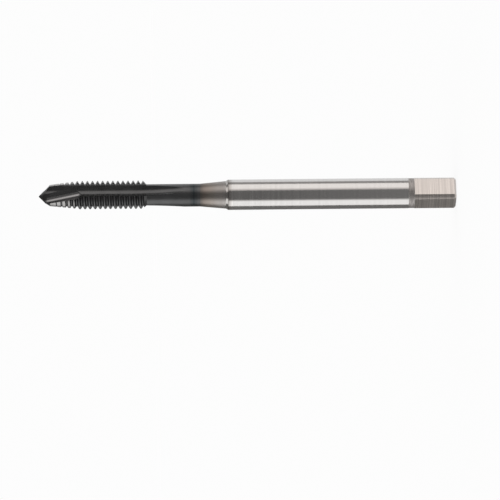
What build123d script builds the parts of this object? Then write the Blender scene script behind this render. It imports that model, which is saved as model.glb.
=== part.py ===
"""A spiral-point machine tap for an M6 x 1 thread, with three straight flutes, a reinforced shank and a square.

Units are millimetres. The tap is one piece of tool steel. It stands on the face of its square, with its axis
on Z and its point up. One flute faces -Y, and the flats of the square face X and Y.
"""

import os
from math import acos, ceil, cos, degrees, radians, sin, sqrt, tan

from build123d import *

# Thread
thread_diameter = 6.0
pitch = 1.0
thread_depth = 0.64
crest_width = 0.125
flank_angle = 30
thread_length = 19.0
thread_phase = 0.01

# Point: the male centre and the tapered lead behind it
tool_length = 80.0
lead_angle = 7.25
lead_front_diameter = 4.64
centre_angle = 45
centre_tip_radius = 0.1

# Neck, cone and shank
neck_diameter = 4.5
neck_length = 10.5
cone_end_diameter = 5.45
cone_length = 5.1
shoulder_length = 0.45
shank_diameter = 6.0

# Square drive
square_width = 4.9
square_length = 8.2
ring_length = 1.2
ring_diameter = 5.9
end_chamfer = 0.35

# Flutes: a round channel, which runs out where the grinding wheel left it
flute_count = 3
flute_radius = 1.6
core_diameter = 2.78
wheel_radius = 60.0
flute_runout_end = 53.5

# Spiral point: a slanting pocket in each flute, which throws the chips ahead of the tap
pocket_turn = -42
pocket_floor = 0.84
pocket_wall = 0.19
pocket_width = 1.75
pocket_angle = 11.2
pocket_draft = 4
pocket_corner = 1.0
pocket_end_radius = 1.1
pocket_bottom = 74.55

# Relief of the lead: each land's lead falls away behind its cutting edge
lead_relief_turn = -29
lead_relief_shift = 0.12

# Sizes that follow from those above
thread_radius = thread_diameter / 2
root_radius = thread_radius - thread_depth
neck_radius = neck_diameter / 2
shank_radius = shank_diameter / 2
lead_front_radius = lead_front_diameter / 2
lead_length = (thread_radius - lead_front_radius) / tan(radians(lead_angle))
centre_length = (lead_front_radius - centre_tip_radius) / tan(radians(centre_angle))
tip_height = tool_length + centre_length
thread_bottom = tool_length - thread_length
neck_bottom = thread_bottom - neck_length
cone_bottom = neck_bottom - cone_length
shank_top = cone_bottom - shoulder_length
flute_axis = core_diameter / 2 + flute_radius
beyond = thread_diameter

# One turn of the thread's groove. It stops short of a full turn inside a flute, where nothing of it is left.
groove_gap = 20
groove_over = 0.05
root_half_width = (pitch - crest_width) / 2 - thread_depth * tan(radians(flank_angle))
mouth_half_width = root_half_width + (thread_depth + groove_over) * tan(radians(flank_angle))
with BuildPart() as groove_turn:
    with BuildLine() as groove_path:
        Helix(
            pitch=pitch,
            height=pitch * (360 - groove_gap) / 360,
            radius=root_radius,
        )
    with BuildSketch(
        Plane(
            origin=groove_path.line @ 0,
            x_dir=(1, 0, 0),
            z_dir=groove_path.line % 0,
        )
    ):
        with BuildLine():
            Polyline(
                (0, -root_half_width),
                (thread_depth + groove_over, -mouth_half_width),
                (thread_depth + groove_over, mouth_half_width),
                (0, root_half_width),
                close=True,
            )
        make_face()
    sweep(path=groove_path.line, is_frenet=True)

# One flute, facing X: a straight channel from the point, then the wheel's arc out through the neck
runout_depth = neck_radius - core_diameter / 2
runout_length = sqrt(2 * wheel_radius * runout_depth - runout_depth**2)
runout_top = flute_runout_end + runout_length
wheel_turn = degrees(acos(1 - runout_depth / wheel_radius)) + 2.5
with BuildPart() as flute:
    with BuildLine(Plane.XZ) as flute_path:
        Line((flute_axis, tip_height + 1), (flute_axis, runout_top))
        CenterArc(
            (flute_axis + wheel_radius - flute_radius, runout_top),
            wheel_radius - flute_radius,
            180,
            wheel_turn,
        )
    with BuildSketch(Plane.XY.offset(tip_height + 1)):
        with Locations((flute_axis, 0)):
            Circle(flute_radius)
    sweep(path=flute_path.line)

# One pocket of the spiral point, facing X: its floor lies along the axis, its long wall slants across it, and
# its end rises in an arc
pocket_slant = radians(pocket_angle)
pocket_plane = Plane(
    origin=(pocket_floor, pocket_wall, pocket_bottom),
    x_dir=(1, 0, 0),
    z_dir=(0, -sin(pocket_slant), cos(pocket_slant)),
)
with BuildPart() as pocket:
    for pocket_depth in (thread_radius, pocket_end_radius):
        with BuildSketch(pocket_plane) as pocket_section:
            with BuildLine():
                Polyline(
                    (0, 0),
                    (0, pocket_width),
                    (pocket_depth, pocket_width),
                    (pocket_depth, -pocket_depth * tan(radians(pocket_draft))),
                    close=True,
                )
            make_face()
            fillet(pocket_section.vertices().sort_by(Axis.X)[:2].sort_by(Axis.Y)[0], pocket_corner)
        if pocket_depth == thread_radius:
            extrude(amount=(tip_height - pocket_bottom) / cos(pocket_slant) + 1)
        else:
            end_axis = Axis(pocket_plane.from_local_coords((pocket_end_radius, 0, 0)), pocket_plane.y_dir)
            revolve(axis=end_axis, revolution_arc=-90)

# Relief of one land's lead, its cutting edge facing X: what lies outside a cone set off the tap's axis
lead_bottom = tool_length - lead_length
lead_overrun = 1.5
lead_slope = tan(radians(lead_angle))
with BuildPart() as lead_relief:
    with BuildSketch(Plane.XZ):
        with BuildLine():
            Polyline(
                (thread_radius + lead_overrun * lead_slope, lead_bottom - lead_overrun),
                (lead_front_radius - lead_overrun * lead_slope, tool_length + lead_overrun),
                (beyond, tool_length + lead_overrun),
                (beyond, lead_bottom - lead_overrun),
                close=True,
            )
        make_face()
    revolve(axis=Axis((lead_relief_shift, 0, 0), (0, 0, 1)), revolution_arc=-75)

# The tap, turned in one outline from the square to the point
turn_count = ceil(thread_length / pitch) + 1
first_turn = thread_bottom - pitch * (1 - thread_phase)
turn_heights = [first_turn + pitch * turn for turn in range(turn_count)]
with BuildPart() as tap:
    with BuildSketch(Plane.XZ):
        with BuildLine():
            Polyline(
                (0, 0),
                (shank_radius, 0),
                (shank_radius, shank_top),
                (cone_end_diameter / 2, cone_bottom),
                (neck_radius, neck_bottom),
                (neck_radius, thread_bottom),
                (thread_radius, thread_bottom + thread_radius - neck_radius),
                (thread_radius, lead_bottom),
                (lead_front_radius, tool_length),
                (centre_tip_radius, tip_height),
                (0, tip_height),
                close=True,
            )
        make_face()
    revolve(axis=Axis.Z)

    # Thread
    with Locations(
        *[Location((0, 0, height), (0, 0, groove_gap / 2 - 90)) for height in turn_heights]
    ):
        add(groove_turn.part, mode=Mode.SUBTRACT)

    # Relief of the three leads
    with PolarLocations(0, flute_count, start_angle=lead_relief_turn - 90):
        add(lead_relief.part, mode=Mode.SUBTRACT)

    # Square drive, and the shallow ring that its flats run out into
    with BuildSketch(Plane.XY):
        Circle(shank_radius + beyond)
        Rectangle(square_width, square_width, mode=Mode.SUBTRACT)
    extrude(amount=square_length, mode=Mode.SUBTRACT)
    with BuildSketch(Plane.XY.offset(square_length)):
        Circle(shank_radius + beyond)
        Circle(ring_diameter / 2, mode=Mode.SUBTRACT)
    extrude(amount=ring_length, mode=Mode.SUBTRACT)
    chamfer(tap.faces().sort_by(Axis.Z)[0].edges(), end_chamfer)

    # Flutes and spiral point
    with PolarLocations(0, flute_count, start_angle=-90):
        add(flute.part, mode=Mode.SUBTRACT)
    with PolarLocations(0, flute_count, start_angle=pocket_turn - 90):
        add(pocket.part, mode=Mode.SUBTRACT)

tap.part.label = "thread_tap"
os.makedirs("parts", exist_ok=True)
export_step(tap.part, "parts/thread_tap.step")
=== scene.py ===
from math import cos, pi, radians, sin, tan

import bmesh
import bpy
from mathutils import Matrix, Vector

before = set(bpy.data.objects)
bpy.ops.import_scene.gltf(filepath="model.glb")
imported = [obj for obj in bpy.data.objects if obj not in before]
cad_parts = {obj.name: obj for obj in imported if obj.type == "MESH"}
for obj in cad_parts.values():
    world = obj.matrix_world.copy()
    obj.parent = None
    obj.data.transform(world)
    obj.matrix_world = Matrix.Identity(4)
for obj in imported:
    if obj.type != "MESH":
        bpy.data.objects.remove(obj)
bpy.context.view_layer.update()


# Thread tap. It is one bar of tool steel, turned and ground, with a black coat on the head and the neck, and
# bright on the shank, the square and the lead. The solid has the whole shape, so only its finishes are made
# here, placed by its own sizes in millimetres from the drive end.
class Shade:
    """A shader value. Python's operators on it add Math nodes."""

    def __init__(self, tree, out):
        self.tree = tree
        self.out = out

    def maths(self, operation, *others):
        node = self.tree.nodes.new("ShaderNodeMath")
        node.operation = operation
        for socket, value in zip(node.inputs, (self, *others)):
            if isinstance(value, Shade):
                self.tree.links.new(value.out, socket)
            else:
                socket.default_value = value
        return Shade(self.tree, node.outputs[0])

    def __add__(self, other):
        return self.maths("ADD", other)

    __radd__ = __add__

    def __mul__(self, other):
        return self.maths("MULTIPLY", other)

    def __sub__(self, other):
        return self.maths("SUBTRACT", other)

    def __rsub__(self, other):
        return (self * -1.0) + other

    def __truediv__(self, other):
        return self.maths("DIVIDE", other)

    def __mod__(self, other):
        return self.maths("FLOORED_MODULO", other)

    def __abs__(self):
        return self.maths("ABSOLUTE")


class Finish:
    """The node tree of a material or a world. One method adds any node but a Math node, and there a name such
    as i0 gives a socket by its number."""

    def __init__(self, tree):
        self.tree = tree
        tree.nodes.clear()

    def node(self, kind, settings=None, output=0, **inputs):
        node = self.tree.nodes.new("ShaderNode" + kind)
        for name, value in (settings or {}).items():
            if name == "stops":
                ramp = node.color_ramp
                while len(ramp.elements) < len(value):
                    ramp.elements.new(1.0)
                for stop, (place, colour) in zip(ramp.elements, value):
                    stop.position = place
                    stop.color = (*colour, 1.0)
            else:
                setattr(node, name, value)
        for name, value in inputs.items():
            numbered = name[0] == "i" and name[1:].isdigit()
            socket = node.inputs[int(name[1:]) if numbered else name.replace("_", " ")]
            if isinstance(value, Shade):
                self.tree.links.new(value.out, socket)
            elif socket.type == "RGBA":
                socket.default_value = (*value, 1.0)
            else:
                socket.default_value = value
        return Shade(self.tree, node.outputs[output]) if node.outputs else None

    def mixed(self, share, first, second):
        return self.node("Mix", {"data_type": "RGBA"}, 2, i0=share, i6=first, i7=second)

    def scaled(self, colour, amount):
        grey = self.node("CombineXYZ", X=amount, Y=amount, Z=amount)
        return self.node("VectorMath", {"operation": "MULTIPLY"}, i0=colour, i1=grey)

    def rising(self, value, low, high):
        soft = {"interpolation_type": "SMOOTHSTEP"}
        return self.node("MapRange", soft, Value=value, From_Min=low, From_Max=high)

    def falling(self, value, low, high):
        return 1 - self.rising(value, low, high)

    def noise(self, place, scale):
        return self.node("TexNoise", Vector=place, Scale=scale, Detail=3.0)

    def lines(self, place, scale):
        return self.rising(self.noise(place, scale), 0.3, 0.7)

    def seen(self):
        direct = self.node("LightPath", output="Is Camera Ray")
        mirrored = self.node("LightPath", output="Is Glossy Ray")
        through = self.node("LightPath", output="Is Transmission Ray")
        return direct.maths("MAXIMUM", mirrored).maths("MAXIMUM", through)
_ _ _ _
**Set task**
Give again only the lines from the one bearing "# Square drive, and" through the one bearing "shader value. Python's", exactly as they stand.

**Answer to the task**
    # Square drive, and the shallow ring that its flats run out into
    with BuildSketch(Plane.XY):
        Circle(shank_radius + beyond)
        Rectangle(square_width, square_width, mode=Mode.SUBTRACT)
    extrude(amount=square_length, mode=Mode.SUBTRACT)
    with BuildSketch(Plane.XY.offset(square_length)):
        Circle(shank_radius + beyond)
        Circle(ring_diameter / 2, mode=Mode.SUBTRACT)
    extrude(amount=ring_length, mode=Mode.SUBTRACT)
    chamfer(tap.faces().sort_by(Axis.Z)[0].edges(), end_chamfer)

    # Flutes and spiral point
    with PolarLocations(0, flute_count, start_angle=-90):
        add(flute.part, mode=Mode.SUBTRACT)
    with PolarLocations(0, flute_count, start_angle=pocket_turn - 90):
        add(pocket.part, mode=Mode.SUBTRACT)

tap.part.label = "thread_tap"
os.makedirs("parts", exist_ok=True)
export_step(tap.part, "parts/thread_tap.step")
=== scene.py ===
from math import cos, pi, radians, sin, tan

import bmesh
import bpy
from mathutils import Matrix, Vector

before = set(bpy.data.objects)
bpy.ops.import_scene.gltf(filepath="model.glb")
imported = [obj for obj in bpy.data.objects if obj not in before]
cad_parts = {obj.name: obj for obj in imported if obj.type == "MESH"}
for obj in cad_parts.values():
    world = obj.matrix_world.copy()
    obj.parent = None
    obj.data.transform(world)
    obj.matrix_world = Matrix.Identity(4)
for obj in imported:
    if obj.type != "MESH":
        bpy.data.objects.remove(obj)
bpy.context.view_layer.update()


# Thread tap. It is one bar of tool steel, turned and ground, with a black coat on the head and the neck, and
# bright on the shank, the square and the lead. The solid has the whole shape, so only its finishes are made
# here, placed by its own sizes in millimetres from the drive end.
class Shade:
    """A shader value. Python's operators on it add Math nodes."""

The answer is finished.